The people who heard the message with their ears saw it lived out in the lives of those who were preaching the message. These first disciples remembered how Jesus was constantly taking to task the leaders and teachers of the Jewish people because they did not live out in their own lives what they were teaching the people. His disciples were not to make that same mistake, the mistake of believing that they did not have to practice what they preached. They had to and they did and that is why the made so many converts. There was no other way to teach the message of Jesus.

There never was and there still is not. Those first disciples, in essence, in fact, were the message. They were a living, breathing message. And so we are today, or at least that is what we are supposed to be. I am the message. Each one of us is the message. How well that message is received will depend on how well you and I live that message in our daily lives. That is simply the truth.

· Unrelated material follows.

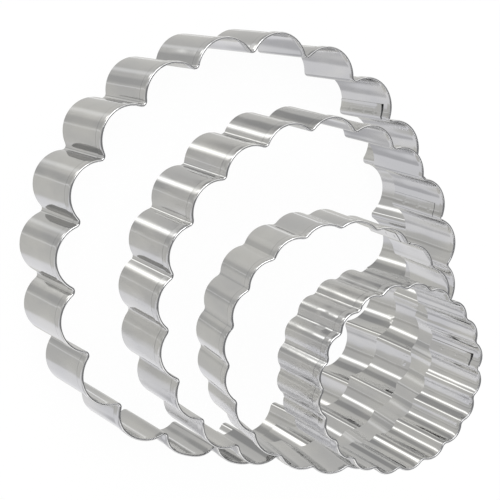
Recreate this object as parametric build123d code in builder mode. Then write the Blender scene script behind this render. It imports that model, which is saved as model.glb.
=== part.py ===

Yes, it is true that the truth of the message does not depend on whether or not the messenger is a living example of the message. The Gospel message stands on its own. That does not excuse us from not making every effort we can to be a living message to everyone we meet of who Jesus is and what Jesus still teaches. We will fail every day to live that message fully, but we must never forget that the command to teach the message Jesus gave back then he gives to us today. We are indeed, in word and deed, the message.